Mazagon Dock Shipbuilders Limited (MDSL), one of India’s key Defence Public Sector Undertakings (PSUs), has built all these ships. A ship class signifies a group of ships built with similar tonnage, usage, capabilities and weaponry.
For building the advanced variants of the Kolkata class guided missile destroyers, a contract for construction under the project codenamed ‘15B’ was signed in January 2011. The lead ship of Project 15B, INS Visakhapatnam (Pennant No D66), was commissioned into the Indian Navy in November 2021 and the second ship INS Mormugao (D67) in December 2022. The fourth ship, D69, which when commissioned will be christened INS Surat, was launched in May last year.
Designed by the Indian Navy’s in-house warship design entity Warship Design Bureau, and built by MDSL in Mumbai, the four ships of Project 15B are christened after major cities from all four corners of the country — Visakhapatnam, Mormugao, Imphal and Surat. The class is identified by its lead ship, in this case INS Visakhapatnam.

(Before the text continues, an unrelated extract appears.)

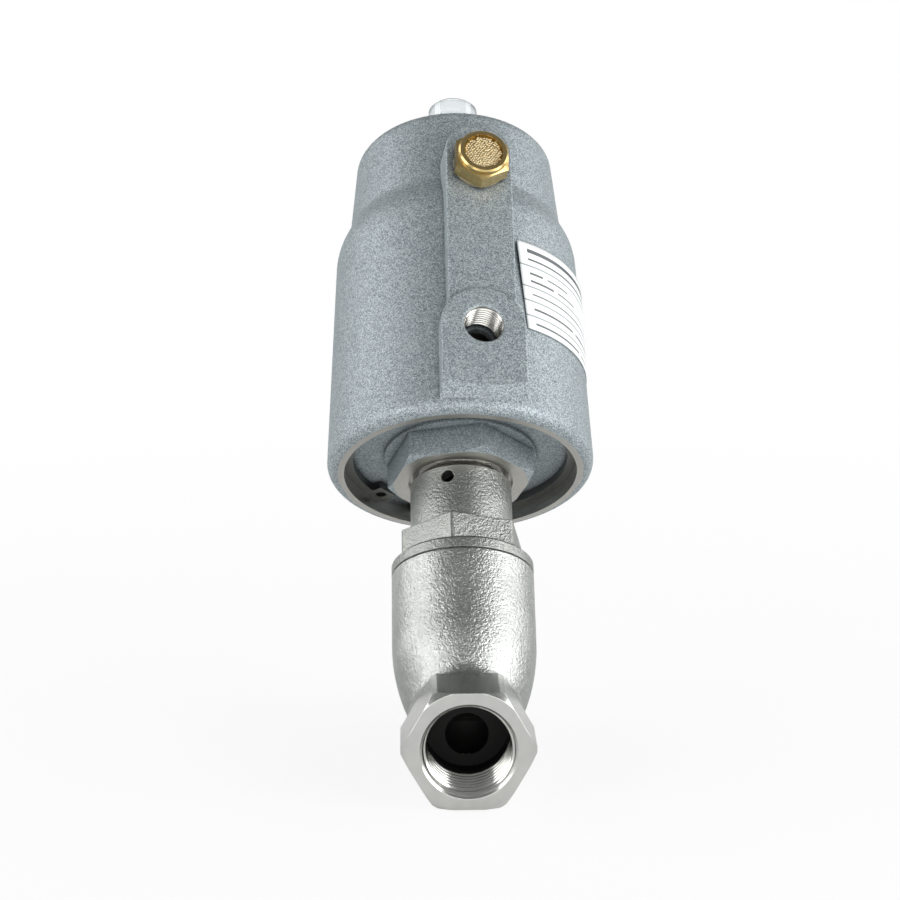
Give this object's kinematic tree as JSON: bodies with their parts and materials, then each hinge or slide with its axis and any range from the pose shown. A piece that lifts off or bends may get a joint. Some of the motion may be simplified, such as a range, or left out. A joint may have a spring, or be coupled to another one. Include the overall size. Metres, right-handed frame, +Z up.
{
  "type": "angle seat valve",
  "caption": "Pneumatic angle seat valve with a slanted piston actuator, threaded pipe ends, a clear position indicator cap and a brass vent silencer.",
  "frame": {"origin": "on the pipe axis where the inlet thread starts, just inside the inlet face", "axes": "-Y out of the inlet port, +Y towards the outlet, +Z up, so the actuator leans back and up"},
  "size_m": [0.0656, 0.1453, 0.1504],
  "materials": {
    "cast_stainless": "blasted investment casting",
    "turned_stainless": "turned",
    "ground_stainless": "ground",
    "spring_steel": "drawn wire",
    "ptfe": "moulded",
    "brass": "turned",
    "bronze_bush": "sintered",
    "sintered_bronze": "sintered grains",
    "graphite_gasket": "pressed graphite",
    "rubber": "moulded",
    "metallic_paint": "sprayed metallic paint",
    "blackened_steel": "blackened",
    "aluminium": "turned",
    "indicator_plastic": "moulded",
    "clear_plastic": "polished clear",
    "fibre_washer": "punched",
    "label_film": "printed film"
  },
  "bodies": {
    "valve": {"valve_body": "cast_stainless", "body_gasket": "graphite_gasket", "bonnet": "turned_stainless", "packing_spring": "spring_steel", "packing_washer": "turned_stainless", "packing_rings": "ptfe", "gland_nut": "brass", "cover": "turned_stainless", "stem_o_ring": "rubber", "guide_bush": "bronze_bush", "cover_o_ring": "rubber"},
    "stem_assembly": {"stem": "ground_stainless", "disc": "turned_stainless", "disc_seal": "ptfe", "disc_nut": "turned_stainless", "piston": "aluminium", "piston_o_ring": "rubber", "piston_lip_seal": "rubber", "piston_guide_ring": "ptfe", "piston_washer": "turned_stainless", "piston_nut": "turned_stainless", "main_spring": "spring_steel", "indicator_rod": "indicator_plastic"},
    "actuator": {"casing": "metallic_paint", "circlip": "blackened_steel", "indicator_cap": "clear_plastic", "cap_o_ring": "rubber", "silencer_body": "brass", "silencer_disc": "sintered_bronze", "silencer_washer": "fibre_washer", "label": "label_film"}
  },
  "joints": [
    {"name": "stem_slide", "type": "slide", "parent": "valve", "child": "stem_assembly", "axis": [0, 0.6428, 0.766], "range_m": [0, 0.011], "stiffness_N_per_m": 20000, "springref_m": -0.03, "deforming": ["main_spring"]},
    {"name": "actuator_swivel", "type": "hinge", "parent": "valve", "child": "actuator", "pos_m": [0, 0.02658, 0], "axis": [0, 0.6428, 0.766], "continuous": true}
  ]
}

Strategic Significance of Visakhapatnam class (INS Imphal) ships
Technically, destroyers are a category of warships that have high speed, manoeuvrability and longer endurance. They are designed to be part of naval formations like a fleet or a carrier battle group also known as carrier strike group.
The modern destroyers that are swift, sleek and difficult to detect, primarily protect the fleets and carrier battle groups from the short-range attackers from surface, air and sub-surface. The guided-missile destroyers are the destroyers that are armed with guided missiles for anti-aircraft warfare, anti-surface operations and anti-submarine warfare.
Because of the speed, manoeuvrability and striking capability, the guided missile destroyers are a key asset in various types of naval operations, mainly offensive. Being a follow-on of the Kolkata class, the Visakhapatnam class incorporates not just the feedback and suggestions from the Navy but also several new features.
The state-of-the-art stealth feature makes Visakhapatnam class have the radar signature of a very small ship. A very high indigenous component gives this platform a strategic edge.
Visakhapatnam class is arguably one of the most advanced classes of ships in the Indian Navy. It can operate as an independent offence platform even when not part of a large formation.
With all its modern sensors and communication facilities, the class is a key asset in network-centric warfare, which denotes the use of information technology and computer networking tools to form networks of various force elements in play in a conflict scenario.
INS Imphal is a testament of India’s growing self reliance
Prime Minister Narendra Modi on December 26 said that the commissioning of INS Imphal, an indigenously built stealth-guided missile destroyer, into the Indian Navy is a testament to India’s growing self reliance in defence.
In a post on X, PM Modi lauded the people involved in the commissioning of the INS Imphal and said that it epitomises the country’s naval excellence and engineering prowess.
INS Imphal an encomium to the city of Imphal
The Ministry of Defence highlighted the importance of north-eastern states in the nation’s history. The statement mentioned the incidents of Anglo-Manipur Wars and Netaji Bose hoisting the flag on 14th April 1944. The statement also brought to light the fight between English and Japanese Armies on Burma which comprised of Indians on both sides and indirectly shaped the future of the World War II.
Thus, the commissioning of INS Imphal highlights the importance and contribution of the city of Imphal, the state of Manipur and the greater North Eastern region to national security, sovereignty and prosperity.